▶ [EXERCISE TASK]: Your task is to output the data exactly as it stands.

·····

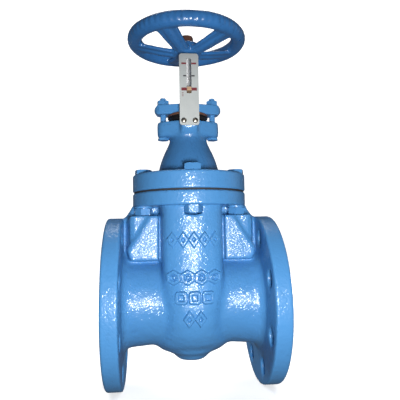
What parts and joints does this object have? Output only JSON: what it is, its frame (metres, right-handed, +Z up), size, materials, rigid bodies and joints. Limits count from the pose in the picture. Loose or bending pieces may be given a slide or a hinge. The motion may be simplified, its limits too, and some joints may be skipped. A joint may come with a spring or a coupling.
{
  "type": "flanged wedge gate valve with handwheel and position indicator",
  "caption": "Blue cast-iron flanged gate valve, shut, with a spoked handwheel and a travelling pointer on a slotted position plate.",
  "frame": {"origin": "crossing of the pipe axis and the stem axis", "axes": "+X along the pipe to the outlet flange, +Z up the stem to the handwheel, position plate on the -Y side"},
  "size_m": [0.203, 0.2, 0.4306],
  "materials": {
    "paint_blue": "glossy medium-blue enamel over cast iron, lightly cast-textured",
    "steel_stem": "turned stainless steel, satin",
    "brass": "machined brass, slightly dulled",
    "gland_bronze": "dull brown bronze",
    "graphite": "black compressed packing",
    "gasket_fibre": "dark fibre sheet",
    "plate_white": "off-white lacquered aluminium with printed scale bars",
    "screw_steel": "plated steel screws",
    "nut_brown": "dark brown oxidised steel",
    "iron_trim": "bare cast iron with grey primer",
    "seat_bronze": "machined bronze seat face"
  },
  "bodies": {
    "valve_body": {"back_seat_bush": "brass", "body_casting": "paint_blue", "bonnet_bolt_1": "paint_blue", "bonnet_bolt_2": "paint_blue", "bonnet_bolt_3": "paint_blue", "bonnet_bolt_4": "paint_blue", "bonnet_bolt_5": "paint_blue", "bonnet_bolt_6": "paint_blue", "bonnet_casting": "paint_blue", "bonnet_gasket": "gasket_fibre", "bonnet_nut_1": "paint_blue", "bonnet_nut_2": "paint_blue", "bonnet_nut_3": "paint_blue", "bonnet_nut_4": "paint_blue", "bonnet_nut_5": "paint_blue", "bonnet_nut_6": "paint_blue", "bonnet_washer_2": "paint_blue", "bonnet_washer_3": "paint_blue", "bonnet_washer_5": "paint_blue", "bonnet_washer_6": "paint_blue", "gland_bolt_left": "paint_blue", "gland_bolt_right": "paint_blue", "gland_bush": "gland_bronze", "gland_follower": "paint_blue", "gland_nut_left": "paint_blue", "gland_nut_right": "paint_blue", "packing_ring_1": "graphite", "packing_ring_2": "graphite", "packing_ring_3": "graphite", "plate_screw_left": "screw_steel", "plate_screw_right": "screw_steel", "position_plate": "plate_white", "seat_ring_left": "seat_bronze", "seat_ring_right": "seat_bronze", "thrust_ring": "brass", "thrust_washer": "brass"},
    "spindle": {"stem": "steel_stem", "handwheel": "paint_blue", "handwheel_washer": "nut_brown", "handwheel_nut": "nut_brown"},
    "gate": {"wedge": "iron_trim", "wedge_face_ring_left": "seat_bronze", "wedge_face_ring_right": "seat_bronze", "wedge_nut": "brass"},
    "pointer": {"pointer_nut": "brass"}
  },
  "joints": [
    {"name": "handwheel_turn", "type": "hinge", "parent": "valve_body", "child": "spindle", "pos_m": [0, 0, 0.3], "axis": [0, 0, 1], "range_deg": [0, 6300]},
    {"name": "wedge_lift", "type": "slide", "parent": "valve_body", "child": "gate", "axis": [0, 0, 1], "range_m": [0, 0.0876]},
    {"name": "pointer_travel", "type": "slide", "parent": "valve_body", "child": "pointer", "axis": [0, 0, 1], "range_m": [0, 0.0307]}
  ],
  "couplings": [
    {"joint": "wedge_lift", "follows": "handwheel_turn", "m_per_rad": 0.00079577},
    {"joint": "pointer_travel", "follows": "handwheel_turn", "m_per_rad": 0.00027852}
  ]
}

·····

▶ [TASK ANSWER]:
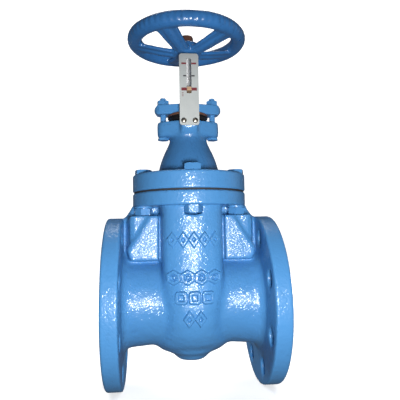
What parts and joints does this object have? Output only JSON: what it is, its frame (metres, right-handed, +Z up), size, materials, rigid bodies and joints. Limits count from the pose in the picture. Loose or bending pieces may be given a slide or a hinge. The motion may be simplified, its limits too, and some joints may be skipped. A joint may come with a spring or a coupling.
{
  "type": "flanged wedge gate valve with handwheel and position indicator",
  "caption": "Blue cast-iron flanged gate valve, shut, with a spoked handwheel and a travelling pointer on a slotted position plate.",
  "frame": {"origin": "crossing of the pipe axis and the stem axis", "axes": "+X along the pipe to the outlet flange, +Z up the stem to the handwheel, position plate on the -Y side"},
  "size_m": [0.203, 0.2, 0.4306],
  "materials": {
    "paint_blue": "glossy medium-blue enamel over cast iron, lightly cast-textured",
    "steel_stem": "turned stainless steel, satin",
    "brass": "machined brass, slightly dulled",
    "gland_bronze": "dull brown bronze",
    "graphite": "black compressed packing",
    "gasket_fibre": "dark fibre sheet",
    "plate_white": "off-white lacquered aluminium with printed scale bars",
    "screw_steel": "plated steel screws",
    "nut_brown": "dark brown oxidised steel",
    "iron_trim": "bare cast iron with grey primer",
    "seat_bronze": "machined bronze seat face"
  },
  "bodies": {
    "valve_body": {"back_seat_bush": "brass", "body_casting": "paint_blue", "bonnet_bolt_1": "paint_blue", "bonnet_bolt_2": "paint_blue", "bonnet_bolt_3": "paint_blue", "bonnet_bolt_4": "paint_blue", "bonnet_bolt_5": "paint_blue", "bonnet_bolt_6": "paint_blue", "bonnet_casting": "paint_blue", "bonnet_gasket": "gasket_fibre", "bonnet_nut_1": "paint_blue", "bonnet_nut_2": "paint_blue", "bonnet_nut_3": "paint_blue", "bonnet_nut_4": "paint_blue", "bonnet_nut_5": "paint_blue", "bonnet_nut_6": "paint_blue", "bonnet_washer_2": "paint_blue", "bonnet_washer_3": "paint_blue", "bonnet_washer_5": "paint_blue", "bonnet_washer_6": "paint_blue", "gland_bolt_left": "paint_blue", "gland_bolt_right": "paint_blue", "gland_bush": "gland_bronze", "gland_follower": "paint_blue", "gland_nut_left": "paint_blue", "gland_nut_right": "paint_blue", "packing_ring_1": "graphite", "packing_ring_2": "graphite", "packing_ring_3": "graphite", "plate_screw_left": "screw_steel", "plate_screw_right": "screw_steel", "position_plate": "plate_white", "seat_ring_left": "seat_bronze", "seat_ring_right": "seat_bronze", "thrust_ring": "brass", "thrust_washer": "brass"},
    "spindle": {"stem": "steel_stem", "handwheel": "paint_blue", "handwheel_washer": "nut_brown", "handwheel_nut": "nut_brown"},
    "gate": {"wedge": "iron_trim", "wedge_face_ring_left": "seat_bronze", "wedge_face_ring_right": "seat_bronze", "wedge_nut": "brass"},
    "pointer": {"pointer_nut": "brass"}
  },
  "joints": [
    {"name": "handwheel_turn", "type": "hinge", "parent": "valve_body", "child": "spindle", "pos_m": [0, 0, 0.3], "axis": [0, 0, 1], "range_deg": [0, 6300]},
    {"name": "wedge_lift", "type": "slide", "parent": "valve_body", "child": "gate", "axis": [0, 0, 1], "range_m": [0, 0.0876]},
    {"name": "pointer_travel", "type": "slide", "parent": "valve_body", "child": "pointer", "axis": [0, 0, 1], "range_m": [0, 0.0307]}
  ],
  "couplings": [
    {"joint": "wedge_lift", "follows": "handwheel_turn", "m_per_rad": 0.00079577},
    {"joint": "pointer_travel", "follows": "handwheel_turn", "m_per_rad": 0.00027852}
  ]
}